Greetings,
I've been running screen for a while now - I use it day to day operations just fine, and occasionally when I'm in a pinch I use it for a serial terminal.
The way you scroll up in screen ( or atleast the way that I've found that seems to be standard ) is to use ctrl + a then [. This puts you into "copy mode", and there are some nice features in there. My issue was thus:
I have a production service that prints some debug to stdout. I could make it print to stderr, but it really doesn't matter in this case. I want to have some hope of if something goes wrong figuring out what did. Log files aren't really an option so I ran it in screen. Yes yes I could have made it network log to somewhere else, but again, not really an viable option in this case. Works great as the program dies and the output stops, leaving the last debug messages in the buffer of screen.

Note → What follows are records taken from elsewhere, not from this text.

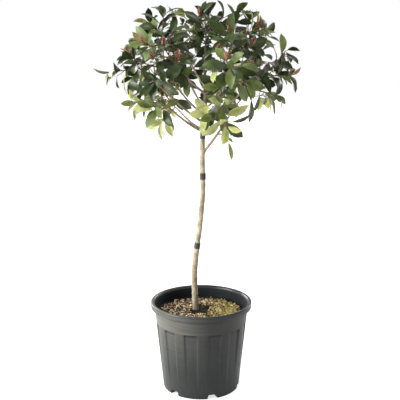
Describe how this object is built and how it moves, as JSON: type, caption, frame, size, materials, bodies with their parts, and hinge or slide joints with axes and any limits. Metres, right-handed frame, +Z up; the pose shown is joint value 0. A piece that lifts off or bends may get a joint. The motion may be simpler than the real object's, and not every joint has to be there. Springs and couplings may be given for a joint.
{
  "type": "potted half-standard evergreen shrub",
  "caption": "Evergreen shrub trained as a small standard tree: one bare stem, a rounded leafy crown and a ribbed black nursery pot filled with mulched compost.",
  "frame": {"origin": "centre of the pot's flat underside, on the ground", "axes": "+Z up along the plant's height, -Y towards the viewer of the picture, +X to that viewer's right"},
  "size_m": [0.5857, 0.5588, 1.1237],
  "materials": {
    "moulded_pot": "satin black moulded plastic, dusty",
    "compost": "moist dark compost",
    "wood_mulch": "dry chipped bark and wood",
    "bark": "smooth grey-beige bark",
    "tape": "soft black tying tape",
    "leaf": "glossy dark green leaves"
  },
  "bodies": {
    "root": {"bough_low_1": "bark", "bough_low_2": "bark", "bough_low_3": "bark", "bough_low_4": "bark", "bough_low_5": "bark", "bough_middle_1": "bark", "bough_middle_2": "bark", "bough_middle_3": "bark", "bough_middle_4": "bark", "bough_middle_5": "bark", "bough_middle_6": "bark", "bough_upper_1": "bark", "bough_upper_2": "bark", "bough_upper_3": "bark", "bough_upper_4": "bark", "compost": "compost", "foliage_low_1": "leaf", "foliage_low_2": "leaf", "foliage_low_3": "leaf", "foliage_low_4": "leaf", "foliage_low_5": "leaf", "foliage_middle_1": "leaf", "foliage_middle_2": "leaf", "foliage_middle_3": "leaf", "foliage_middle_4": "leaf", "foliage_middle_5": "leaf", "foliage_middle_6": "leaf", "foliage_top": "leaf", "foliage_upper_1": "leaf", "foliage_upper_2": "leaf", "foliage_upper_3": "leaf", "foliage_upper_4": "leaf", "mulch": "wood_mulch", "pot": "moulded_pot", "stem": "bark", "tape_low": "tape", "tape_middle": "tape", "tape_top": "tape"}
  },
  "joints": []
}
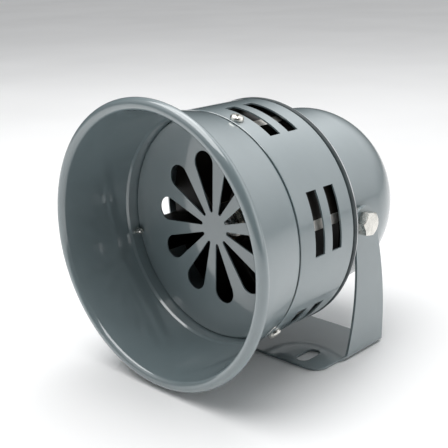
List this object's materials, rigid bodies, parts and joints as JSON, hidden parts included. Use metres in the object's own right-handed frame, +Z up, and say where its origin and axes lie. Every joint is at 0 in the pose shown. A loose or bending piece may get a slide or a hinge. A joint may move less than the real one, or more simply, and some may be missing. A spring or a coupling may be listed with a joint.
{
  "type": "alarm siren",
  "caption": "Motor-driven alarm siren with a flared round horn, slotted drum and domed motor cover, tilting on bolts in a bent U bracket.",
  "frame": {"origin": "on the underside of the bracket's base, midway between the centres of its two mounting slots", "axes": "+Z up, away from the surface the bracket is bolted to; the mouth of the horn faces -Y at rest; the tilt axis lies along X"},
  "size_m": [0.16, 0.1798, 0.162],
  "materials": {
    "grey_enamel": "gloss",
    "bright_zinc_steel": "satin",
    "zinc_plated_sheet": "satin",
    "black_rubber": "matte",
    "blackened_aluminium": "satin",
    "aluminium": "satin",
    "lamination_steel": "satin",
    "bearing_steel": "polished",
    "copper_wire": "gloss",
    "commutator_copper": "satin",
    "brass": "satin",
    "carbon": "matte",
    "black_plastic": "satin"
  },
  "bodies": {
    "bracket": {"mounting_bracket": "grey_enamel"},
    "head": {"pivot_bolts": "bright_zinc_steel", "pivot_spacers": "bright_zinc_steel", "pivot_nuts": "bright_zinc_steel", "horn_bell": "grey_enamel", "front_grille": "grey_enamel", "stator_drum": "grey_enamel", "bell_screws": "bright_zinc_steel", "rear_gasket": "black_rubber", "rear_plate": "zinc_plated_sheet", "motor_cover": "grey_enamel", "cover_screws": "bright_zinc_steel", "cover_nuts": "bright_zinc_steel", "cable_grommet": "black_rubber", "motor_front_bracket": "aluminium", "motor_rear_bracket": "aluminium", "front_bearing": "bearing_steel", "rear_bearing": "bearing_steel", "motor_tie_bolts": "bright_zinc_steel", "motor_mount_screws": "bright_zinc_steel", "field_core": "lamination_steel", "field_coils": "copper_wire", "brush_holders": "brass", "carbon_brushes": "carbon", "brush_springs": "bearing_steel", "brush_caps": "black_plastic", "terminal_bracket": "zinc_plated_sheet", "terminal_block": "black_plastic", "terminal_screws": "brass"},
    "rotor": {"armature_shaft": "bearing_steel", "armature_core": "lamination_steel", "armature_windings": "copper_wire", "commutator": "commutator_copper", "siren_rotor": "blackened_aluminium", "rotor_hub": "brass", "rotor_washer": "bright_zinc_steel", "rotor_nut": "bright_zinc_steel"}
  },
  "joints": [
    {"name": "head_tilt", "type": "hinge", "parent": "bracket", "child": "head", "pos_m": [0, 0.0245, 0.082], "axis": [-1, 0, 0], "range_deg": [0, 90]},
    {"name": "rotor_spin", "type": "hinge", "parent": "head", "child": "rotor", "pos_m": [0, 0.0245, 0.082], "axis": [0, -1, 0], "continuous": true}
  ]
}
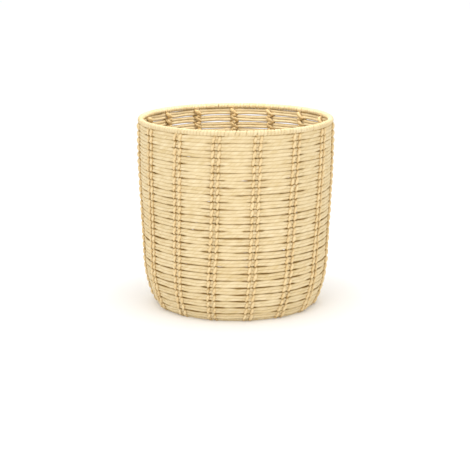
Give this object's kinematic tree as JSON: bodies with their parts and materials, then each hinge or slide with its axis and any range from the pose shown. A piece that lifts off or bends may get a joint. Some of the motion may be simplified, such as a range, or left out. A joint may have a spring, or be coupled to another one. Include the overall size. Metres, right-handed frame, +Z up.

Enter problem: Disconnecting from the screen ( ctrl+a ) d, leaving it in copy mode. Turns out that screen _blocks_stdout_ while it is in copy mode. Depending on what kind of program you're running in screen this could be bad.
In my case it was pretty annoying because _monitoring_didn't_catch_it_ as the program was still responding to tcp connections. It was block writing to stdout. Because the blocking stdout command was in its own function and I am using an async javascript program without waiting for a callback, other parts of the system still worked.
Thought I'd share. Make sure you hit esc+esc on production screen stuff.. it blocks stdout!